An internal biological or 'circadian' clock plays an important role in preferred sleep times, times of peak alertness, and the timing of certain physiological processes. The clock enables maximum expression of genes at appropriate times of the day, allowing organisms to adapt to the earth's rotation. "Chronic desynchronization between physiological and environmental rhythms not only decreases physiological performance but also carries a significant risk of diverse disorders such as diabetes, cardiovascular diseases, sleep disorders, and cancer," says Dr. Makoto Akashi, of Yamaguchi University, in Japan.
The circadian clock involves two major pathways. The first, which responds to light, has been well characterized. The second, which responds to food, is less understood. Through experiments in cells and mice, Dr. Akashi and his colleagues found, using cell culture, that insulin, a pancreatic hormone that is secreted in response to feeding, may be involved in resetting the circadian clock. "Insulin-mediated phase adjustment of the clock in feeding-relevant tissues may enable the synchronization between mealtime and tissue function, leading to effective digestion and absorption," he says. "In short, insulin may help the stomach clock synchronize with mealtime."
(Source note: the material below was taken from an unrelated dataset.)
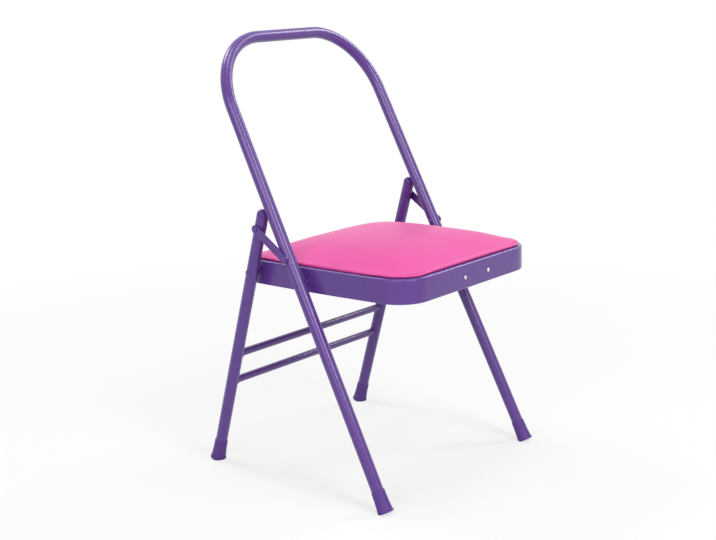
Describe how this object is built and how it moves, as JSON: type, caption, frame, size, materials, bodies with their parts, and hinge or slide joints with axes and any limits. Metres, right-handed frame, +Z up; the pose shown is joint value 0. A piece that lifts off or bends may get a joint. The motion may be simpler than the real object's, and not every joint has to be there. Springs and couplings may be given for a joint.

The researchers' findings provide valuable information on how to adjust the circadian clock through dietary manipulation. "For example, for jet lag, dinner should be enriched with ingredients promoting insulin secretion, which might lead to a phase advance of the circadian clock, whereas breakfast would be the opposite," says Dr. Akashi. The findings also suggest that clock adjustments through feeding might not work well in individuals with insulin resistance, a characteristic of patients with type 2 diabetes. Also, there may be side effects related to the circadian clock when treating patients with insulin.